Finding Your National Insurance Number
Your NI number is unique to you and is essential for employment, tax, and benefit purposes. If you’ve misplaced it, don’t panic. You can usually find it on payslips, P60s, or letters about tax, pensions, or benefits from HMRC. Alternatively, log into your Personal Tax Account where it’s clearly displayed. If you still can’t locate it, use the official lost NI number service—just be wary of scams asking for payment, as this information is always free from HMRC.
Correcting Mistakes in Your Contributions History
Mistakes can happen—maybe a missed payment during a career break or an employer error. If you spot missing years or incorrect entries on your NI record, don’t ignore them! Contact HMRC as soon as possible via their helpline or by writing to them with supporting documents like payslips or P60s. In some cases, you may be able to make voluntary Class 3 contributions to fill any gaps and protect your future entitlements.
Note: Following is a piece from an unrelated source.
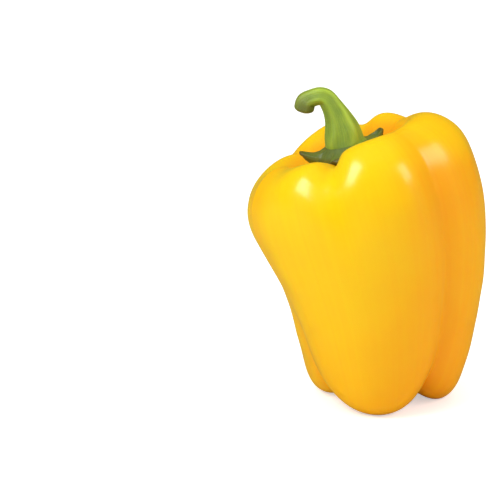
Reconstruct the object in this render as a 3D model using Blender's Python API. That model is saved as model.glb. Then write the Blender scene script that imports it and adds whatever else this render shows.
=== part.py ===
"""Bell pepper: a blocky four-lobed fruit that stands on its lobes, with its calyx and its cut stem.

Metres, +Z up, the front lobe faces -Y. Headings are in degrees counter-clockwise from +X seen from
above. Each piece is a ball whose points are set out along a smooth curve from its upper pole to its
lower pole, and all three share one core line, which arcs over to the left as it climbs.
"""

import math

import bmesh
import bpy
import numpy as np
from mathutils import Matrix

# ---------------------------------------------------------------- driving sizes, in metres

FRUIT_HEIGHT = 0.0945  # nominal height of the lobes' crest along the core
FRUIT_RADIUS = 0.0425  # nominal reach of a lobe from the core
LEAN = math.radians(19.0)  # lean of the core at crest height
SOLE_CUT = 0.0006  # how far the feet are pressed flat on the table

FIT_GAP = 0.0003  # clearance between neighbouring pieces

CALYX_THICKNESS = 0.0022  # of the green disc under the stem
CALYX_EDGE = 0.0013  # of its rim and its teeth
CALYX_WAIST = 0.0102  # radius of the disc between two teeth

STEM_RADIUS = 0.0072  # at its foot
STEM_RISE = 0.0158  # straight climb before the hook
STEM_OFFSET = 0.0002  # the stem's foot stands this far to the left of the core
STEM_RIDGES = 5
RIDGE_DEPTH = 0.055  # share of the stem's radius
RIDGE_PHASE = math.radians(-66.0)  # heading of one ridge

FRUIT_COLUMNS, FRUIT_RINGS = 80, 52
CALYX_COLUMNS, CALYX_RINGS = 50, 18
STEM_COLUMNS, STEM_RINGS = 25, 34

# ---------------------------------------------------------------- the fruit's skin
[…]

Top Tips for Staying On Track
- Set a yearly reminder to review your NI record online.
- Keep all employment and tax paperwork safely filed away.
- If self-employed, ensure you’re up to date with payments through Self Assessment.
- If moving abroad or taking career breaks, research how these affect your record and whether topping up makes sense for you.
By staying proactive with your National Insurance record, you’ll not only safeguard your State Pension but also avoid last-minute scrambles when applying for benefits or retirement income down the road. It’s a simple bit of admin that can save you money—and headaches—in the future!